With so many contemporary poetry anthologies attempting to define a zeitgeist aesthetic of today via a relative handful of ‘academy’ graduates, it is heartening to read an anthology which takes a more diverse sweep of voices and styles to emphasize the timelessness of certain poetic themes. The Night Shift is an ambitious anthology – beautifully produced by Nottingham-based press Five Leaves in A5 hardback – themed around ‘night’, and comprised of three sections: ‘A Hard Day’s Night’ (night shift work), ‘In The Forests of the Night’ (nocturnal animal kingdom), and ‘The Crumpled Duvet’ (insomnia). This is not therefore an anthology with a literary agenda; politically, there is a certain welcome left-wing sensibility at work, particularly in the first section, but this is par for the course with radical presses such as Five Leaves; this is essentially an anthology in the original sense of the word, a collecting together of poems across the literary canon, past and present, all linked by theme of ‘night’. There is a thoughtful Foreword by Welsh broadcaster John Humphrys, and three introductions by the editors to their respective sections.  
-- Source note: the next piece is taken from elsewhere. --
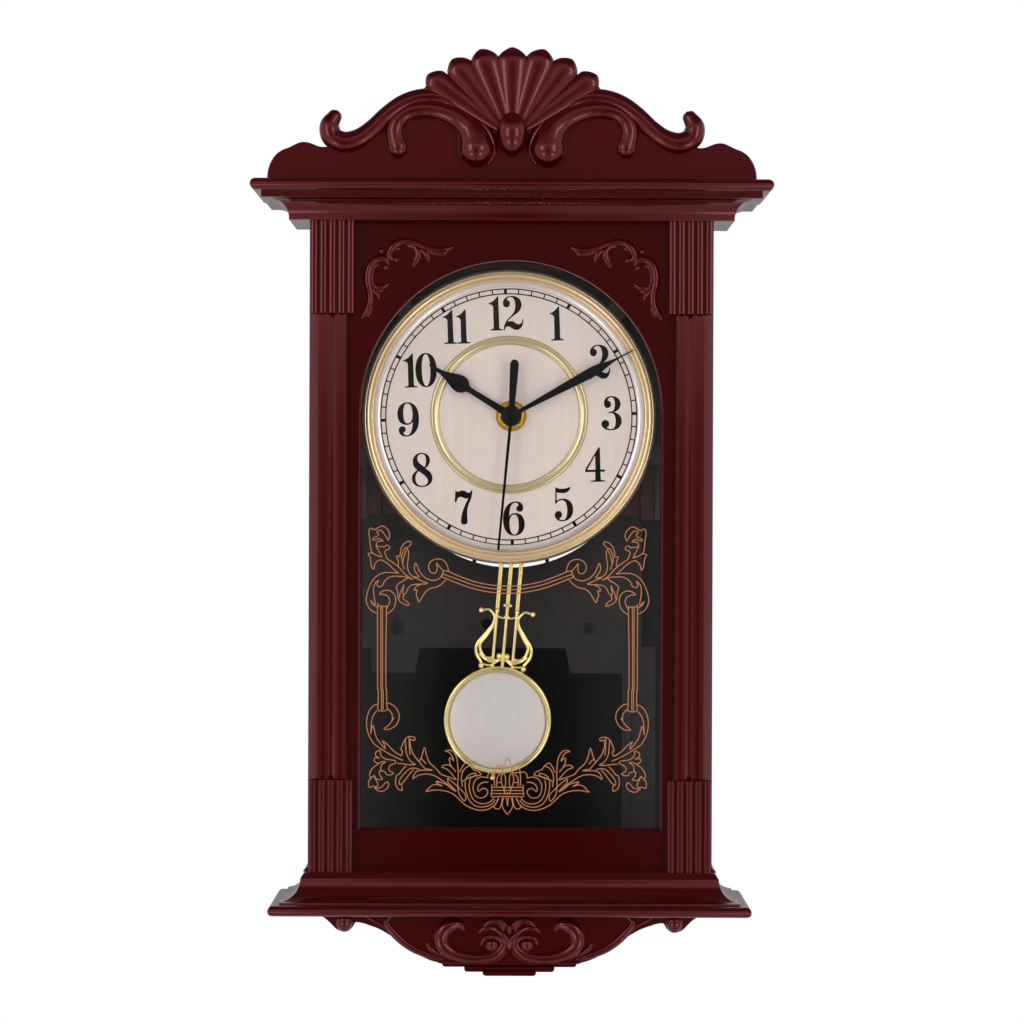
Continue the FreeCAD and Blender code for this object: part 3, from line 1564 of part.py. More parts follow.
def pendulum_rods():
    """Three flat rods on the plate that hangs from the lever's spigot."""
    y0 = -rod_front_depth
    y1 = y0 + rod_thickness
    plate = strip(hanging_plate_width / 2, 0, hanging_plate_top, hanging_plate_bottom, y0, y1)
    rods = [
        strip(rod_half_width, side * rod_spacing, hanging_plate_bottom, end, y0, y1)
        for side, end in ((-1, outer_rod_end), (0, middle_rod_end), (1, outer_rod_end))
    ]
    hole = disc(rod_line_out, pivot_z - spigot_drop, spigot_radius + running_gap, y0 - overrun, y1 + overrun)
    return tilted(fuse([plate] + rods).cut(hole))


# Lyre outline, as shares of its reach sideways and of its height, downwards
outer_rail_shares = [
    (0.84, 0.0), (0.65, 0.013), (0.503, 0.077), (0.43, 0.157), (0.463, 0.263), (0.617, 0.383),
    (0.779, 0.497), (0.933, 0.6), (1.0, 0.71), (0.953, 0.83), (0.812, 0.927), (0.75, 0.99),
]
inner_rail_shares = [
    (0.46, 0.3), (0.664, 0.483), (0.819, 0.593), (0.859, 0.673), (0.819, 0.763), (0.698, 0.843),
    (0.577, 0.873), (0.43, 0.863),
]
crescent_shares = [(0.859, 0.813), (0.651, 0.873), (0.443, 0.91), (0.275, 0.913), (0.12, 0.88)]
crescent_width_shares = (0.02, 0.05, 0.06, 0.05, 0.03)
festoon_shares = [(0.32, 0.11), (0.15, 0.147), (0.05, 0.11), (0.02, 0.0)]
foot_rail_shares = [(0.74, 0.98), (0.55, 1.0), (0.38, 0.99), (0.22, 0.93), (0.03, 0.88)]


def lyre():
    """Openwork lyre between the rods and the bob."""
    y1 = -rod_front_depth
    y0 = y1 - lyre_thickness
    z0 = pivot_z - lyre_top

    def rail(shares, widths):
        return stroke(scaled(shares, lyre_reach, -lyre_height, 0, z0), widths, y0, y1)

    side = [
        rail(outer_rail_shares, [rail_width] * len(outer_rail_shares)),
        rail(inner_rail_shares, [rail_width] * len(inner_rail_shares)),
        rail(crescent_shares, [share * lyre_height for share in crescent_width_shares]),
        rail(festoon_shares, [rail_width * thin_rail_share] * len(festoon_shares)),
        rail(foot_rail_shares, [rail_width * thin_rail_share] * len(foot_rail_shares)),
    ]
    middle = (y0 + y1) / 2
    side += [
        ball_at(horn_ball_out, horn_ball_drop, ball_radius, middle),
        ball_at(foot_ball_out, foot_ball_drop, ball_radius, middle),
        ball_at(curl_out, curl_drop, curl_radius, middle),
        ball_at(nub_out, foot_ball_drop - nub_radius, nub_radius, middle),
        ball_at(rod_spacing, finial_drop, finial_radius, middle),
        knob_at(twin_knob_out, twin_knob_drop, middle),
        strip_at(rod_spacing, lower_rod_half_width, lower_rod_top, lower_rod_bottom, y0, y1),
    ]
    pieces = side + [mirrored(piece) for piece in side]
    pieces += [
        strip_at(0, lower_rod_half_width, curl_drop, lower_rod_bottom, y0, y1),
        strip_at(0, post_half_width, post_top, bob_drop - bob_ring_radius + sink, y0, y1),
    ]
    reach = 2 * lyre_height
    behind = box(-reach, reach, y1, y1 + reach, z0 - reach, z0 + reach)
    whole = cut(fuse(pieces), [behind, bob_seat(0)])
    whole.translate(Vector(rod_line_out, 0, 0))
    return tilted(whole)


def ball_at(x, s, radius, y):
    return Part.makeSphere(radius, Vector(x, y, pivot_z - s))


def knob_at(x, s, y):
    """An upright oval knob: a short bar with round ends."""
    low = Vector(x, y, pivot_z - s - twin_knob_height / 2)
    ends = [Part.makeSphere(twin_knob_radius, low + UP * level) for level in (0, twin_knob_height)]
    return fuse([Part.makeCylinder(twin_knob_radius, twin_knob_height, low, UP)] + ends)


def strip_at(x, half_width, s0, s1, y0, y1):
    return box(x - half_width, x + half_width, y0, y1, pivot_z - s1, pivot_z - s0)


def bob_seat(x):
    """The round that the bob's ring fills."""
    return disc(x, pivot_z - bob_drop, bob_ring_radius, -bob_ring_front_depth - overrun, split)


# Front of the bob's ring: outwards and back from its crown, as shares of its width
bob_ring_shares = [(0.0, 0.33), (0.33, 0.17), (0.67, 0.0), (1.0, 0.33)]


def bob_ring():
    """Gilt ring round the bob, with the rating knob below it."""
    x, z = down(0, bob_drop)
    outer, inner = bob_ring_radius, bob_ring_radius - bob_ring_width
    front = -bob_ring_front_depth
    back = front + bob_ring_thickness
    profile = [(inner + across * bob_ring_width, front + drop * bob_ring_width)
               for across, drop in bob_ring_shares]
    profile += [(outer, back), (inner, back)]
    knob_z = z - outer - rating_neck - rating_knob_radius
    middle = (front + back) / 2
    neck = Part.makeCylinder(rating_knob_radius / 2, rating_neck + rating_knob_radius + sink,
                             Vector(x, middle, knob_z), UP)
    knob = Part.makeSphere(rating_knob_radius, Vector(x, middle, knob_z))
    return tilted(fuse([turned(profile, x, z), neck, knob]))


def bob_disc():
    """Slightly domed disc inside the ring."""
    x, z = down(0, bob_drop)
    radius = bob_ring_radius - bob_ring_width - drop_in_gap
    back = -bob_ring_front_depth + bob_ring_thickness
    face = back - bob_disc_thickness
    return tilted(dome(x, z, radius, bob_disc_dome, face, back))


# Back


def back_cover():
    """Board that closes the back, with a round opening behind the movement."""
    low, high = case_bottom + case_wall + seat_gap, rail_bottom - seat_gap
    half = inner_half - seat_gap
    board = box(-half, half, cover_front, cover_back, low, high)
    tools = [disc(0, access_z, access_radius, cover_front - overrun, cover_back + overrun)]
    tools += [screw_hole(x, z, cover_front - overrun, cover_back + overrun)
              for x, z in ledge_places() + plate_screw_places()]
    board = cut(board, tools)
    tabs = []
    for side in (-1, 1):
        x = side * access_tab_out
        foot = access_z - math.sqrt(access_radius**2 - access_tab_out**2)
        tabs.append(box(x - access_tab_width / 2, x + access_tab_width / 2, cover_front, cover_back,
                        foot - access_tab_width, foot + access_tab_height))
    return fuse([board] + tabs)


def back_screws():
    return Part.makeCompound([screw(x, z, cover_back) for x, z in ledge_places()])


def plate_screw_places():
    """Where the inner plate is screwed to the cover."""
    return [
        (x, axis_z - drop)
        for x in (-plate_screw_left, plate_screw_right)
        for drop in (plate_screw_top, plate_screw_bottom)
    ]


def inner_plate():
    """Dark plate behind the pendulum, cut away round the movement, with two tabs below."""
    y0, y1 = cover_front - plate_thickness, cover_front
    top, bottom = axis_z - plate_top_below_axis, axis_z - plate_bottom_below_axis
    r = plate_corner
    body = fuse([
        box(-plate_left, plate_right - r, y0, y1, bottom, top),
        box(plate_right - r - sink, plate_right, y0, y1, bottom, top - r),
        disc(plate_right - r, top - r, r, y0, y1),
    ])
    tabs = []
    for far, near in ((-tab_left_far, -tab_left_near), (tab_right_far, tab_right_near)):
        low = bottom - tab_drop
        taper = math.copysign(tab_taper, near - far)
        outline = [(far, bottom + sink), (near, bottom + sink), (near - taper, low), (far, low)]
        tabs.append(polygon(outline, y0, y1))
    before, past = y0 - overrun, y1 + overrun
    tools = [disc(0, access_z, access_radius, before, past)]
    tools += [screw_hole(x, z, before, past) for x, z in plate_screw_places()]
    tools.append(disc(-plate_hole_left, axis_z - plate_hole_drop, plate_hole_radius, before, past))
    return cut(fuse([body] + tabs), tools)


def plate_screws():
    seat = cover_front - plate_thickness
    bite = plate_thickness + cover_thickness
    return Part.makeCompound([
        screw(x, z, seat, plate_screw_head, bite, facing_front=True) for x, z in plate_screw_places()
    ])


def nodes():
    """Every piece of the clock, by name."""
    shaft = pilaster()
    capital = reeded_block(soffit - capital_height, soffit)
    plinth = reeded_block(base_top, base_top + plinth_height)
    scroll = corner_scroll()
    return {
        "case_body": case_body(),
        "cornice": cornice(),
        "crest": crest(),
        "base_moulding": base_moulding(),
        "apron": apron(),
        "pilaster_right": shaft,
        "pilaster_left": mirrored(shaft),
        "capital_right": capital,
        "capital_left": mirrored(capital),
        "plinth_right": plinth,
        "plinth_left": mirrored(plinth),
        "corner_scroll_right": scroll,
        "corner_scroll_left": mirrored(scroll),
        "window_glass": window_glass(),
        "glass_clips": glass_clips(),
        "dial_pan": dial_pan(),
        "dial_screws": dial_screws(),
        "dial_plate": dial_plate(),
        "dial_bezel": dial_bezel(),
        "chapter_ring": chapter_ring(),
        "hour_hand": hour_hand(),
        "minute_hand": minute_hand(),
        "second_hand": second_hand(),
        "hand_washer": hand_washer(),
        "hand_nut": hand_nut(),
        "movement_front_case": movement_front_case(),
        "movement_back_case": movement_back_case(),
        "movement_screws": movement_screws(),
        "hour_wheel": hour_wheel(),
        "minute_wheel": minute_wheel(),
        "setting_knob": setting_knob(),
        "centre_wheel": centre_wheel(),
        "third_wheel": third_wheel(),
        "seconds_wheel": seconds_wheel(),
        "intermediate_wheel": intermediate_wheel(),
        "rotor": rotor(),
        "stator": stator(),
        "motor_coil": motor_coil(),
        "circuit_board": circuit_board(),
        "quartz_crystal": quartz_crystal(),
        "battery": battery(),
        "battery_contact_plus": battery_contact(1),
        "battery_contact_minus": battery_contact(-1),
        "drive_coil": drive_coil(),
        "pivot_pin": pivot_pin(),
        "pendulum_lever": pendulum_lever(),
        "lever_magnet": lever_magnet(),
        "pendulum_rods": pendulum_rods(),
        "lyre": lyre(),
        "bob_ring": bob_ring(),
        "bob_disc": bob_disc(),
        "back_cover": back_cover(),
        "back_screws": back_screws(),
        "inner_plate": inner_plate(),
        "plate_screws": plate_screws(),
        "hanger_plate": hanger_plate(),
        "hanger_screws": hanger_screws(),
    }


def main():
    os.makedirs("parts", exist_ok=True)
    for name, shape in nodes().items():
        solids = len(shape.Solids)
        state = "valid" if shape.isValid() and solids else "NOT VALID"
        print(f"{name}: {solids} solid(s), {shape.Volume:.1f} mm3, {state}")
        shape.exportStep(f"parts/{name}.step")


if __name__ == "__main__":
    main()
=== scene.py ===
"""The looks of the pendulum wall clock: its finishes, carving, print, dial and studio."""

import json
import logging
import re
from collections.abc import Iterator
from contextlib import contextmanager
from dataclasses import dataclass, field
from enum import Enum
from math import cos, dist, pi, radians, sin

import bmesh
import bpy
from bpy.types import Curve, ID, Material, Mesh, Node, NodeOutputs, NodeSocket, NodeTree, Object
from mathutils import Euler, Matrix, Vector

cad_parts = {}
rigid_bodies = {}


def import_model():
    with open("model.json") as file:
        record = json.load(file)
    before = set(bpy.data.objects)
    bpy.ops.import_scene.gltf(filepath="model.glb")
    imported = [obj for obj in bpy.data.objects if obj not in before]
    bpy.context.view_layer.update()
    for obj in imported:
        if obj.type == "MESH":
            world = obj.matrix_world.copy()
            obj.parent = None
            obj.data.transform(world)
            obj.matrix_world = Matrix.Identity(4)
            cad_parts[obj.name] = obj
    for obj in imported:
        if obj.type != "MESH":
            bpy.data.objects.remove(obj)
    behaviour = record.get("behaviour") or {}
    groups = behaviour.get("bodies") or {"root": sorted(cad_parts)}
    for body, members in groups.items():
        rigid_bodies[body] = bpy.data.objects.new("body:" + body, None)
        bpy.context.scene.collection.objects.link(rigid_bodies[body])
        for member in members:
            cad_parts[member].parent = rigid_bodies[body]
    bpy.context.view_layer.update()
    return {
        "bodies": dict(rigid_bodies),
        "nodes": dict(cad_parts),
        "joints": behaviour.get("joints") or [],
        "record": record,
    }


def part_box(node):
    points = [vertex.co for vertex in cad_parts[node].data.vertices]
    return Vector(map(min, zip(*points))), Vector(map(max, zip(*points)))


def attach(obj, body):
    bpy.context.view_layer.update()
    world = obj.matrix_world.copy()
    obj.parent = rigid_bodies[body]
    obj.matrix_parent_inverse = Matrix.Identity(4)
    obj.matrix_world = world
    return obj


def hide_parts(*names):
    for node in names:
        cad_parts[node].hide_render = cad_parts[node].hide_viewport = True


log = logging.getLogger("wall_clock")

MM = 0.001
Point = tuple[float, float]
Rgb = tuple[int, int, int]
Place = tuple[float, float, float]
Cut = tuple[str, str, float, float]


class Body(Enum):
    """The moving bodies that a piece can ride on."""

    CLOCK = "clock"
    SECONDS = "seconds"
    CENTRE = "centre"
    HOUR = "hour"
    PENDULUM = "pendulum"


class Slot(Enum):
    """The record's material slots, handed on with the new pieces."""

    CASE = "case_finish"
    BLACK = "black_plastic"
    DIAL = "dial_enamel"
    BRASS = "polished_brass"
    HAND = "hand_black"
    COPPER = "copper"
    SILVER = "satin_silver"


# Node graphs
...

The first section, edited by poet and Smokestack editor Andy Croft, the most political of the three, focuses on the Morlock-like workers of night shifts. Kicking off appropriately enough with W.H. Auden’s classic ‘Night Mail’, famously recorded peripatetically for a GPO film in 1936 on the London, Midland and Scottish Railway, ‘A Hard Day’s Night’ has its fair share of vignettes and monologues from Linda France’s prostitute in ‘Accounting’ and Linda Hull’s ‘Night Waitress’, who is

 

...fading

in the morning’s insinuations

collecting in the crevices of the buildings

in wrinkles, in every fault

of this frail machinery.

 

Marilyn Longstaff colourfully evokes the perennial pub-crawl in ‘Pub-Booming’; Wilfred Gibson, in ‘Fire’, sublimely describes the journey of a night train chugging through an industrial landscape:

 

By hovels of men who labour till they die

With iron and fire that never sleeps,

We plunged into pitchy night among huge heaps –

Then once again that red glare lit the sky

And high above the highest hill of slag

I saw Prometheus hanging from a crag.

 

Bob Beagrie’s ‘Nosferatu’ baldly intones to a visceral Noughties' generation: 'Live it up mortal children. Party. Shop. Copulate./ 
Blinkered to the touch of your stone cold fate.' Karen Jane Glenn’s ‘Night Shift’ rhythmically lists all manner of night workers in Audenesque style: '...the dawn-obsessed, the checkers of watches,/ nurses slipping into unlit rooms...'. After a small extract from the very end of a long work of my own about my father’s time as a night security guard (‘Release’ from Clocking-in for the Witching Hour, recently published in full in Keir Hardie Street, Smokestack), the section finishes on ‘The Fore Shift’ by Matthew Tate, which seems to be inflected to a Scottish brogue – ‘by the light of lamp or can’les’ – a poem about the early coal shift, where the dark of the put is its own night. This poem ends resonantly:

 

Fore shift visions need not haunt them,

Nor the pit’s grim danger daunt them;

Oh, ‘twas kind of fate to plant them

Where they could so safely bloom!

 

‘In The Forests of the Night’ focuses on the nocturnal animal world, beginning with Peter Bennett’s Hughesian ‘Moon Fox’: 'His going is a sudden itch/.../ his brush the sickle’s opposite.' William Blake’s ‘Tyger’ is inevitably included here, along with an extract from John Clare’s ‘Badger’, and ‘Hares At Play’: 'Through well known beaten paths each nimbling hare/ Struts quick as fear – and seeks its hidden lair.' Josephine Dickinson’s ‘How We Got Home’ is a sublime contribution:

 

. ..Was it perhaps

an injured rabitting? No, this creature...

...plopped...

...in the water, breathed and began its seamless passing.

 

‘Rainy Midnight’ by composer-poet Ivor Gurney is another standout contribution:

 

Long shines the line of wet lamps dark in gleaming,

The trees so still felt yet as strength not used,

February chills April, the cattle are housed,

And nights grief from the higher things comes streaming.

 

The trade is all gone, the elver-fishers gone

To string their lights 'long Severn like a wet Fair.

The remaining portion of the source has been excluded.